* Record list *
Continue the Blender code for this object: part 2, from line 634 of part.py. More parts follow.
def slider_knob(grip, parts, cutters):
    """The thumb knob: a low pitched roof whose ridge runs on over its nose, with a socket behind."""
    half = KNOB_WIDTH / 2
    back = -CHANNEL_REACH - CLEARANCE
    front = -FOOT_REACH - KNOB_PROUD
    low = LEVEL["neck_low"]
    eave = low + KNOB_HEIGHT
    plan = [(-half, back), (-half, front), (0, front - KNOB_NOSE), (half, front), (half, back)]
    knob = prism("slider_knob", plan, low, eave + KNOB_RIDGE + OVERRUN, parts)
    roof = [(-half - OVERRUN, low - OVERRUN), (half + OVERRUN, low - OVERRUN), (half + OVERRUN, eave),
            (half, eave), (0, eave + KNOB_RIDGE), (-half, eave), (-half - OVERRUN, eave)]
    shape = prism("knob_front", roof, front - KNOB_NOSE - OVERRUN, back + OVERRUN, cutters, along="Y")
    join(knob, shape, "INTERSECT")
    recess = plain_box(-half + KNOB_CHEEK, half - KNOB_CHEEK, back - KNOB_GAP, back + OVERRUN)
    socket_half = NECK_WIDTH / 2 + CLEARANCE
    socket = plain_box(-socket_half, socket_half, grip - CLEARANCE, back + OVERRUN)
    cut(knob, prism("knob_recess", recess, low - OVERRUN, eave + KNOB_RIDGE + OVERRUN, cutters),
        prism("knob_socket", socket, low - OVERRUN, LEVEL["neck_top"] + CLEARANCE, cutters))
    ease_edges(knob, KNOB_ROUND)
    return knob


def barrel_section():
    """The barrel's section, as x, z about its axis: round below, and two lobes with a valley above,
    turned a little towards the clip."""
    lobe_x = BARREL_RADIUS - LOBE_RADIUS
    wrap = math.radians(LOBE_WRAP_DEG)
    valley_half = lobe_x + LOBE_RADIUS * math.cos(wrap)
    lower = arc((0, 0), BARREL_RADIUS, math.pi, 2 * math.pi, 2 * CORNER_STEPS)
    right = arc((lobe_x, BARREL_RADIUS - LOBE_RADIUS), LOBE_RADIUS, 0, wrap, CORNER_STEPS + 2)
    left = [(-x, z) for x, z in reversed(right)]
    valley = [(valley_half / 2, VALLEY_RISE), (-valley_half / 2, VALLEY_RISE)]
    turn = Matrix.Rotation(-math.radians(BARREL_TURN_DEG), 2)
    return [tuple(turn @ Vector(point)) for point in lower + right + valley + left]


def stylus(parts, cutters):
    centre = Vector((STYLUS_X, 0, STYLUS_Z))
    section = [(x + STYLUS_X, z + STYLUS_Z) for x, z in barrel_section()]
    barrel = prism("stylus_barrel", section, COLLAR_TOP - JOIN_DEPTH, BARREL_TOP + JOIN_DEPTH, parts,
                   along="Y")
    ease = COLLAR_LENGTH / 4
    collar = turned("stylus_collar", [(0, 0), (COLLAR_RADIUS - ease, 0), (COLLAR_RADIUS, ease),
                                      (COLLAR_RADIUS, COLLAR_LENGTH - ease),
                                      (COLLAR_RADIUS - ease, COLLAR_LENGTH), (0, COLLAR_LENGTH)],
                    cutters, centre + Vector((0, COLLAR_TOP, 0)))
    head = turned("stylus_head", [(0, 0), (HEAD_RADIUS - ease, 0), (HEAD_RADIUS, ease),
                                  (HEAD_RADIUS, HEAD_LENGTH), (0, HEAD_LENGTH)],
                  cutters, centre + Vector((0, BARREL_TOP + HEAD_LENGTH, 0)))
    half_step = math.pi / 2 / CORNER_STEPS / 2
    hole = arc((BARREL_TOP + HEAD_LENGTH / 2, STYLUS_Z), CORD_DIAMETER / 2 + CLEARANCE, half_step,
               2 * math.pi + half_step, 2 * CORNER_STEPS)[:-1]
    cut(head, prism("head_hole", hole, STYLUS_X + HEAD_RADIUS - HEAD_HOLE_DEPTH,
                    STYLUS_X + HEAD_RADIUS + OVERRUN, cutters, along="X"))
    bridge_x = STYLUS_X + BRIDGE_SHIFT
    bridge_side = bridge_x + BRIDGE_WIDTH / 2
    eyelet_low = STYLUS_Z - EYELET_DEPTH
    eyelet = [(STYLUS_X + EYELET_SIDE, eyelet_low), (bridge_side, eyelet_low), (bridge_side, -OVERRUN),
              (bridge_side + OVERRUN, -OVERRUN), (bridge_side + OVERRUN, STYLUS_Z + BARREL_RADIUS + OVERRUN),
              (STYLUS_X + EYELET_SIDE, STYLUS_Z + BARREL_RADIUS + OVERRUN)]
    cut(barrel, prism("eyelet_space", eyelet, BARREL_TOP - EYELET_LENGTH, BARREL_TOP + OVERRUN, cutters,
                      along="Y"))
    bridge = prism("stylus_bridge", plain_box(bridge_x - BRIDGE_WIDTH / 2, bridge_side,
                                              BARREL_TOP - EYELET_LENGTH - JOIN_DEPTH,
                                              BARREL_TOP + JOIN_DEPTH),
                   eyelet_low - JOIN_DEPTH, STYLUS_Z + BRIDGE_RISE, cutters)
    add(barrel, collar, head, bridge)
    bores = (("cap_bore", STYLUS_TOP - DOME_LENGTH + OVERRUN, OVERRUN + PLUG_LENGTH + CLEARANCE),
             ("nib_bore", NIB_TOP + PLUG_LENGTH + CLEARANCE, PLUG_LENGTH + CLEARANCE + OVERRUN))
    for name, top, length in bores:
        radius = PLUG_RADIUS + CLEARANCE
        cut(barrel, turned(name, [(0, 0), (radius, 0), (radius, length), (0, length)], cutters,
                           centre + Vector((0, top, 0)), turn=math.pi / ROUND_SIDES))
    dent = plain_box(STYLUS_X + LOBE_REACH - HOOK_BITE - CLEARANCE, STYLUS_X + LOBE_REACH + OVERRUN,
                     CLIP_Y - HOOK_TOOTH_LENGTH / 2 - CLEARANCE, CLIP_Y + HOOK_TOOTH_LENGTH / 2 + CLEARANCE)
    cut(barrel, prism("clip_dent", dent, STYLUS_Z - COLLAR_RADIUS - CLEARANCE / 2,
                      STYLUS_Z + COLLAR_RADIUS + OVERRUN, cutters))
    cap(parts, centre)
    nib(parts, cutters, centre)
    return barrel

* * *

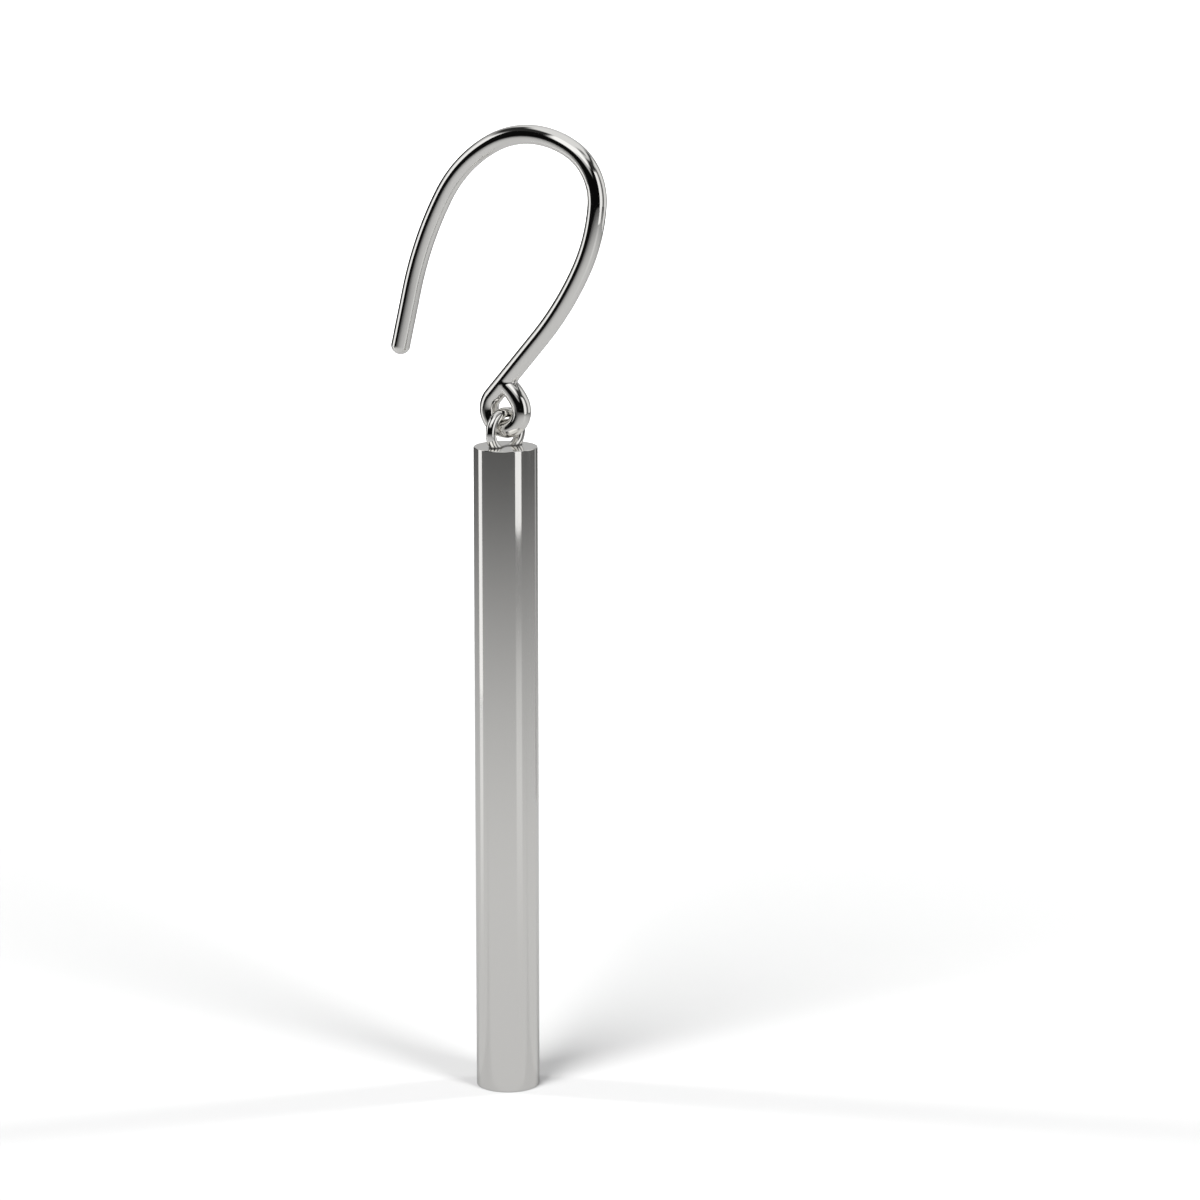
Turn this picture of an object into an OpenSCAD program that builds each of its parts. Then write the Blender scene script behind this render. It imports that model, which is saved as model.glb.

* Challenge *
Extract the lines from the line with "Continue the Blender" to the line with "return knob", inclusive, reproducing them exactly and leaving out every other line.

* Written solution *
Continue the Blender code for this object: part 2, from line 634 of part.py. More parts follow.
def slider_knob(grip, parts, cutters):
    """The thumb knob: a low pitched roof whose ridge runs on over its nose, with a socket behind."""
    half = KNOB_WIDTH / 2
    back = -CHANNEL_REACH - CLEARANCE
    front = -FOOT_REACH - KNOB_PROUD
    low = LEVEL["neck_low"]
    eave = low + KNOB_HEIGHT
    plan = [(-half, back), (-half, front), (0, front - KNOB_NOSE), (half, front), (half, back)]
    knob = prism("slider_knob", plan, low, eave + KNOB_RIDGE + OVERRUN, parts)
    roof = [(-half - OVERRUN, low - OVERRUN), (half + OVERRUN, low - OVERRUN), (half + OVERRUN, eave),
            (half, eave), (0, eave + KNOB_RIDGE), (-half, eave), (-half - OVERRUN, eave)]
    shape = prism("knob_front", roof, front - KNOB_NOSE - OVERRUN, back + OVERRUN, cutters, along="Y")
    join(knob, shape, "INTERSECT")
    recess = plain_box(-half + KNOB_CHEEK, half - KNOB_CHEEK, back - KNOB_GAP, back + OVERRUN)
    socket_half = NECK_WIDTH / 2 + CLEARANCE
    socket = plain_box(-socket_half, socket_half, grip - CLEARANCE, back + OVERRUN)
    cut(knob, prism("knob_recess", recess, low - OVERRUN, eave + KNOB_RIDGE + OVERRUN, cutters),
        prism("knob_socket", socket, low - OVERRUN, LEVEL["neck_top"] + CLEARANCE, cutters))
    ease_edges(knob, KNOB_ROUND)
    return knob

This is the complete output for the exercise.